O primeiro trabalho de Paul W. S. Anderson como diretor foi Shopping: O Alvo do Crime, de 1994. Desde então, veio deixando sua assinatura em filmes como Mortal Kombat, Alien vs Predador, a franquia  Resident Evil, entre outros. Todos esses títulos tem uma coisa em comum: são de qualidade bastante duvidosa, até mesmo em quesitos técnicos, mas cativaram o carinho do público massivo, que percebe nas obras um alto valor de entretenimento. 

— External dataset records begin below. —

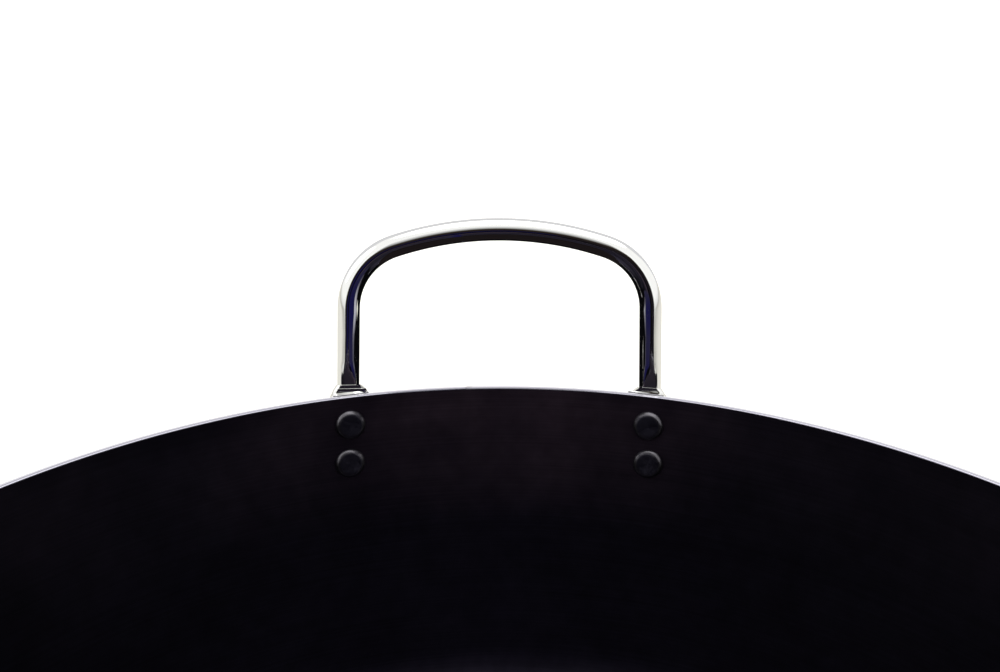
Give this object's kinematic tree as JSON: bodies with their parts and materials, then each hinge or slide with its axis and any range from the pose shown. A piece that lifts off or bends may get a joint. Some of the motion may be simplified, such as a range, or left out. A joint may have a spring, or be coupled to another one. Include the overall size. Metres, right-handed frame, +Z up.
{
  "type": "deep fry pot",
  "caption": "Wide round iron pot with a flat base, a flared wall and two riveted rod loop handles, for deep frying on a stove.",
  "frame": {"origin": "middle of the flat base, on the surface that the pot stands on", "axes": "+Z up through the mouth, a handle on +Y and a handle on -Y"},
  "size_m": [0.4498, 0.4804, 0.1907],
  "materials": {
    "pot_iron": "blackened sheet iron, satin",
    "handle_chrome": "bright chrome plate on steel rod",
    "rivet_steel": "dark steel, satin"
  },
  "bodies": {
    "root": {"pot_body": "pot_iron", "handle_back": "handle_chrome", "handle_front": "handle_chrome", "rivet_back_left_upper": "rivet_steel", "rivet_back_left_lower": "rivet_steel", "rivet_back_right_upper": "rivet_steel", "rivet_back_right_lower": "rivet_steel", "rivet_front_left_upper": "rivet_steel", "rivet_front_left_lower": "rivet_steel", "rivet_front_right_upper": "rivet_steel", "rivet_front_right_lower": "rivet_steel"}
  },
  "joints": []
}
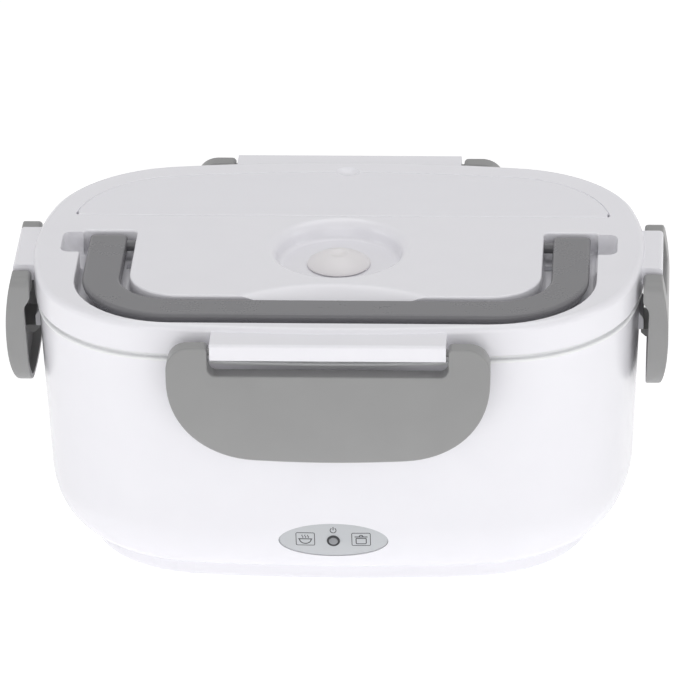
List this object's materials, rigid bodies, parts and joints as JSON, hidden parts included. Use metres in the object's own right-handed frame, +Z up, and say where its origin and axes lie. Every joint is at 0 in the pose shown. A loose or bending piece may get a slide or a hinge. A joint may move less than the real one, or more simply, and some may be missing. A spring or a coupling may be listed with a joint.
{
  "type": "electric lunch box",
  "caption": "Rounded heated lunch box with a flat lift-off lid, swing latches on its sides, a fold-flat carrying handle, a covered spoon well and a steam cap.",
  "frame": {"origin": "under the middle of the box, on the plane of its feet", "axes": "+X to the right along the length, +Y to the back where the power inlet is, +Z up"},
  "size_m": [0.2372, 0.1684, 0.107],
  "materials": {
    "white_shell": "gloss",
    "white_inner": "satin",
    "grey_latch": "satin",
    "grey_handle": "satin",
    "frosted_cover": "frosted",
    "clear_silicone": "satin",
    "container_plastic": "satin",
    "box_lid_plastic": "satin",
    "plate_aluminium": "brushed",
    "heater_aluminium": "matte",
    "sheet_steel": "satin",
    "spoon_steel": "polished",
    "black_plastic": "satin",
    "pin_metal": "bright",
    "phenolic": "matte",
    "wire_sleeve": "satin",
    "silver_trim": "satin",
    "lens_plastic": "gloss",
    "circuit_board": "satin",
    "foot_rubber": "matte",
    "seal_silicone": "satin"
  },
  "bodies": {
    "base": {"body_shell": "white_shell", "base_cover": "white_shell", "base_screws": "sheet_steel", "feet": "foot_rubber", "inner_tub": "white_inner", "plate_gasket": "seal_silicone", "heating_plate": "plate_aluminium", "ptc_heater": "heater_aluminium", "thermal_cutoff": "phenolic", "heater_clamp": "sheet_steel", "clamp_screws": "sheet_steel", "power_inlet": "black_plastic", "inlet_pins": "pin_metal", "wire_harness": "wire_sleeve", "control_plate": "silver_trim", "indicator_lens": "lens_plastic", "led_board": "circuit_board", "food_container": "container_plastic", "side_box": "container_plastic", "side_box_lid": "box_lid_plastic"},
    "lid": {"lid_shell": "white_shell", "lid_liner": "white_inner", "lid_seal": "seal_silicone", "spoon": "spoon_steel"},
    "steam_cap": {"vent_cap": "clear_silicone"},
    "well_cover": {"spoon_cover": "frosted_cover"},
    "carry_handle": {"handle": "grey_handle"},
    "front_latch": {"latch_front": "grey_latch"},
    "back_latch": {"latch_back": "grey_latch"},
    "left_latch": {"latch_left": "grey_latch"},
    "right_latch": {"latch_right": "grey_latch"}
  },
  "joints": [
    {"name": "lid_lift", "type": "slide", "parent": "base", "child": "lid", "axis": [0, 0, 1], "range_m": [0, 0.12]},
    {"name": "front_latch_swing", "type": "hinge", "parent": "lid", "child": "front_latch", "pos_m": [0, -0.079, 0.1015], "axis": [-1, 0, 0], "range_deg": [0, 110]},
    {"name": "back_latch_swing", "type": "hinge", "parent": "lid", "child": "back_latch", "pos_m": [0, 0.079, 0.1015], "axis": [1, 0, 0], "range_deg": [0, 110]},
    {"name": "left_latch_swing", "type": "hinge", "parent": "lid", "child": "left_latch", "pos_m": [-0.1134, 0, 0.1015], "axis": [0, 1, 0], "range_deg": [0, 110]},
    {"name": "right_latch_swing", "type": "hinge", "parent": "lid", "child": "right_latch", "pos_m": [0.1134, 0, 0.1015], "axis": [0, -1, 0], "range_deg": [0, 110]},
    {"name": "handle_fold", "type": "hinge", "parent": "lid", "child": "carry_handle", "pos_m": [0, 0.005, 0.1033], "axis": [-1, 0, 0], "range_deg": [0, 90]},
    {"name": "well_cover_swing", "type": "hinge", "parent": "lid", "child": "well_cover", "pos_m": [0, 0.02445, 0.10595], "axis": [1, 0, 0], "range_deg": [0, 75]},
    {"name": "steam_cap_pull", "type": "slide", "parent": "lid", "child": "steam_cap", "axis": [0, 0, 1], "range_m": [0, 0.012]}
  ]
}
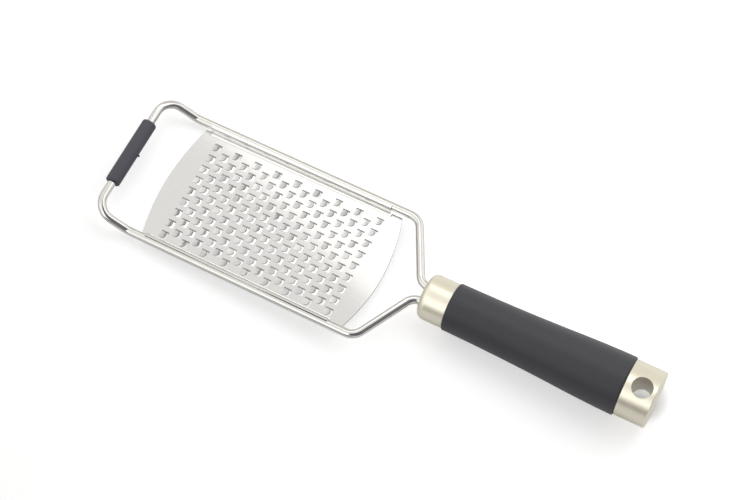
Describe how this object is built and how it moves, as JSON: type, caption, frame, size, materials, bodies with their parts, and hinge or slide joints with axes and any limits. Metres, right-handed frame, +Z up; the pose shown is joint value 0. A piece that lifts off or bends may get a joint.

       Agora – assinando também com roteirista -, Anderson lança sua nova obra, baseada num conto de George R. R. Martin, autor da saga de livros que baseou Game of Thrones e que constantemente tece críticas sobre a franquia e a forma como ela adapta seus livros. Por isso, me faço uma pergunta: se Martin demonstra insatisfação por uma obra de tanto sucesso e qualidade como GOT, que opiniões ele pode ter sobre Nas Terras Perdidas, caso sequer assista?

      Bom… isso, nunca saberemos. O que eu posso dizer, pela minha experiência no cinema, é que a fusão inusitada entre o enredo de Martin e a condução de Anderson acaba expondo a dissonância – até cômica, de certa forma – entre os conceitos instigantes do primeiro e a compreensão narrativa superficial do segundo.

      O que quero dizer com isso? Acontece que a diferença gritante entre duas mentes criativas na mesma obra, nos permite ver claramente qual foi a idéia de cada um, e o que um não entendeu sobre as idéias do outro. No filme isso se expressa pela sucessão de acontecimentos que aparentam ter alguma relevância, mas são contados de forma totalmente superficial, deixando no ar a forte sensação de que perdemos algo do material original. 

    Façamos de exemplo a segunda sequência de ação envolvendo a cobra de duas cabeças: o evento que conclui a sequência, claramente é de alto peso dramático para o personagem de Dave Bautista e carregaria significado para a história. Anderson o trata como um breve incidente desagradavel, ou seja, construção de arcos narrativos não é bem o forte do diretor.

     Porém, há outro ponto importante: Analisar o filme únicamente pelo olhar elitista do “bem fazer”, seria de uma arrogância de crítico que não cairia bem em um cinéfilo em formação – assim como não cai bem em ninguém. 

     É preciso que se entenda que assim como a maior parte da filmografia de Paul Anderson, Nas terras perdidas é um filme de ação com a única intenção de entreter seu público. Como tal, exibe muitos aspectos positivos que merecem destaque. Falo especialmente da personalidade que demonstra na sua forma de  filmar, e o bom uso que faz de suas referências. 

      Para começar, o trabalho da fotografia aqui é simplesmente deslumbrante. Os seus planos ostentam uma combinação soturna e épica de elementos dignos de Zack Snyder. Na verdade, podemos ver fortes inspirações do estilo Snyder em elementos como: dessaturação do filtro “teal and orange” – que traduzindo seria “ciano e laranja”, um tipo de tratamento de cor comum em Hollywood -, assim como no alto contraste de luz e sombras e na alta granulação da imagem, que dá a ela um aspecto áspero e sujo. Perceba que todos são elementos que colaboram com o conceito narrativo que ambienta aquele universo.

      Além do mais, Anderson se apropria de outra referência muito presente: ele não tem vergonha de mostrar os sinais de produção do filme – como o uso de efeitos visuais, por exemplo, e as conveniências de roteiro. Ao meu ver, isso é uma postura admirável que remonta o cinema trash; demonstra o orgulho de  lembrar o público de que se trata de um filme que foi feito por pessoas. Por isso, lembra muito a marca de Robert Rodriguez.  

     Ok, cá entre nós… ambos os diretores são lembrados por exagerarem em seu estilo, o sobrepondo a aquilo que suas histórias pedem. Mas quando falo que Paul Anderson faz bom uso de suas referências, é porque ele consegue dosar muito bem os dois elementos criando uma experiência equilibrada que não cansa o público, mas o recompensa com um senso de aventura divertido.

     Só é uma pena que seu tato de direção não acompanhe sua noção de construção de roteiro e adaptação.